Keine „bürgerliche Partei“
Ist der Verzicht der AfD Münster auf eine eigene Kandidatur also der eigenen Schwäche geschuldet, so versucht sie zugleich ihre Entscheidung in eine stimmige Erzählung einzubetten. Da wird nicht nur das durch einen grünen Oberbürgermeister drohende Unheil beschworen, sondern die AfD erklärt sich gleichermaßen zum Teil des „bürgerlichen Lagers“, dessen Zersplitterung man entgegen wirken wolle. Diese Selbstverortung als „bürgerlich“ sollte man der AfD nicht durchgehen lassen.

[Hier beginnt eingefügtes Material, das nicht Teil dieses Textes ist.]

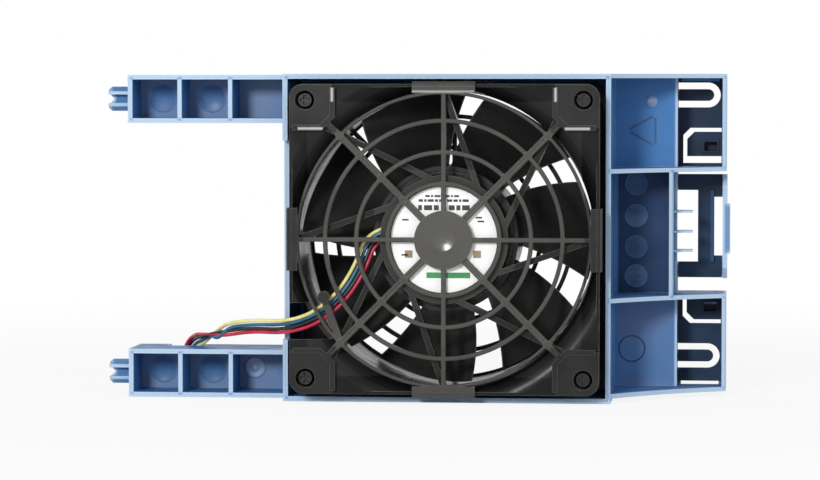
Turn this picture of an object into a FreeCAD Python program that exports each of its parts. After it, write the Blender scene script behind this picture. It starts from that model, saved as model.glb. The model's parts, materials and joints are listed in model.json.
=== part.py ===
# Server fan module: a 92 mm axial fan in a moulded carrier with guide arms and a latching head.
# Everything is modelled about the fan's axis: x to the right, y as depth behind the front guard's hub, z up.
# The export moves it so that the origin lies under the middle of the whole module, on the box's bottom face.
import FreeCAD, Part
import math
import os

V = FreeCAD.Vector
os.makedirs("parts", exist_ok=True)

# Cutting shapes run past the faces that they cut by this much
over = 1.0

# Fan housing
fan_size = 92.0
fan_depth = 38.0
fan_front = 2.0
screw_inset = 4.75
screw_hole_radius = 2.2
barrel_margin = 1.8
barrel_wall = 1.6
mouth_radius = 6.8
lip_width = 0.9
flange_thickness = 4.0
flange_corner_radius = 4.0
strut_count = 8
strut_width = 1.7
strut_twist = 33.0
strut_reach = 8.0
base_radius = 19.0
base_recess = 0.8
base_thickness = 2.4
base_rim_wall = 1.3
base_rim_height = 3.4
label_radius = 15.75
label_thickness = 0.12

# Finger guards
guard_hub_radius = 8.65
guard_hub_thickness = 1.8
guard_ring_radii = (16.6, 25.9, 35.2)
guard_ring_width = 1.3
guard_rim_inset = 0.75
guard_rim_width = 1.0
guard_bar_depth = 1.5
guard_bar_chamfer = 0.3
guard_spoke_width = 1.4
guard_diagonal_width = 2.0
guard_groove_width = 0.5
guard_groove_depth = 0.35
guard_knot_radius = 1.25
guard_knot_rise = 0.15
guard_dimple_radius = 3.2
guard_dimple_depth = 0.7
guard_corner_inset = 13.0
guard_corner_chamfer = 3.5
guard_corner_rib = 1.6
guard_corner_rib_short = 1.0
guard_plate_thickness = 0.9
guard_plate_gap = 0.1
guard_tab_width = 18.6
guard_tab_thickness = 0.6
guard_tab_gap = 0.1
guard_tab_hook = 0.8
guard_tab_hook_height = 1.0
guard_tab_groove = (1.9, 1.0)
retainer_width = 2.2
retainer_knob_radius = 1.8
retainer_start = (-31.0, -29.6)
retainer_end = (-35.6, -17.1)
rear_ring_radii = (17.0, 26.5, 36.0)
rear_guard_rim = 1.9
rear_guard_rim_gap = 0.15
rear_guard_rim_thickness = 0.8
rear_guard_overlap = 0.8
rear_opening_margin = 1.0

# Rotor
blade_count = 7
hub_radius = 21.6
hub_wall = 1.3
hub_front_gap = 4.3
hub_back_gap = 3.0
hub_edge_radius = 2.0
tip_gap = 0.9
blade_front_inset = 1.5
blade_back_inset = 1.0
blade_thickness = 1.5
blade_camber = 1.8
blade_lean_per_mm = 0.5
blade_first_angle = 52.5
blade_root_width = 47.0
blade_tip_width = 42.5
blade_stations = 4
yoke_gap = 0.05
yoke_wall = 0.9
yoke_inset = 0.5
magnet_thickness = 1.9
magnet_inset = 1.0
magnet_length = 18.0
shaft_radius = 1.5
shaft_clearance = 1.4
bushing_radius = 4.0
bushing_length = 4.0

# Bearings and tube
bearing_outer_radius = 4.0
bearing_width = 4.0
bearing_fit = 0.02
bearing_clearance = 3.0
shield_groove_width = 1.4
shield_groove_depth = 0.25
tube_wall = 1.4
tube_lip = 0.5
tube_step = 0.7
clip_width = 0.4
clip_radius = 2.6
clip_gap = 0.1
clip_groove = 0.3
clip_opening = 2.0
spring_height = 2.8
spring_thickness = 0.25
spring_bore_gap = 0.15
spring_rim_inset = 1.0

# Stator
air_gap = 0.6
stator_inset = 1.5
stator_length = 14.0
tooth_count = 4
tooth_width = 4.0
tooth_tip = 2.0
tooth_tip_angle = 74.0
core_ring_radius = 8.4
coil_overhang = 1.8
coil_corner_radius = 0.9
former_thickness = 0.5
former_gap = 0.1
former_cheek = 0.8
former_lip = 0.5
cheek_inset = 0.3
board_thickness = 1.2
board_gap = 1.2
board_edge_gap = 0.4

# Carrier box
box_gap = 1.5
box_wall = 1.5
box_setback = 7.6
floor_thickness = 1.6
rim_recess = 4.0
rim_recess_top = 20.0
rim_recess_bottom = 18.5
boss_radius = 3.6
boss_length = 3.4
pilot_gap = 0.05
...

Sie hat auch in Münster in der Vergangenheit unzählige Male unter Beweis gestellt, dass sie eine Partei mit extrem rechter Agenda ist, deren Vertreter im Rat sich für keine Widerwärtigkeit zu schade sind.
Die AfD Münster mag aktiv für den Amtsinhabers Markus Lewe werben und sogar andeuten, eine „möglichst starke AfD im Rat“ würde mit der CDU konstruktiv zusammen arbeiten. Ein Coup wie in Thüringen wird ihr aber nicht gelingen. Zum einen zählt Markus Lewe nicht zu denjenigen Politiker*innen in der Union, die in der AfD einen möglichen Partner, und sei es nur in einem Zweckbündnis, sehen. Zum anderen wird das erwartbare geringe Wahlergebnis der AfD diese gar nicht in die Lage versetzen, irgendwo Zünglein an der Waage zu sein. Ein Oberbürgermeister Lewe wird sich auch nach der Wahl im Rat mit starken Fraktionen von Union und Grünen auseinandersetzen müssen, die vermutlich genügend Mandate haben werden, um ihre Koaltion fortzusetzen.
Bei Schillers Kritiker*innen innerhalb der AfD indes wird der Verzicht und die aktive Werbung für den CDU-Mann Lewe nicht nur als Ausdruck des Unvermögens des Münsteraner AfD-Sprechers gewertet werden, sondern ebenso als Beweis für Rückgratlosigkeit und Anbiederung an die Union. Tatsächlich ist uns kein anderer Fall bekannt, wo die AfD derart offensiv zur Wahl eines Vertreters der verhassten „Altparteien“ aufruft.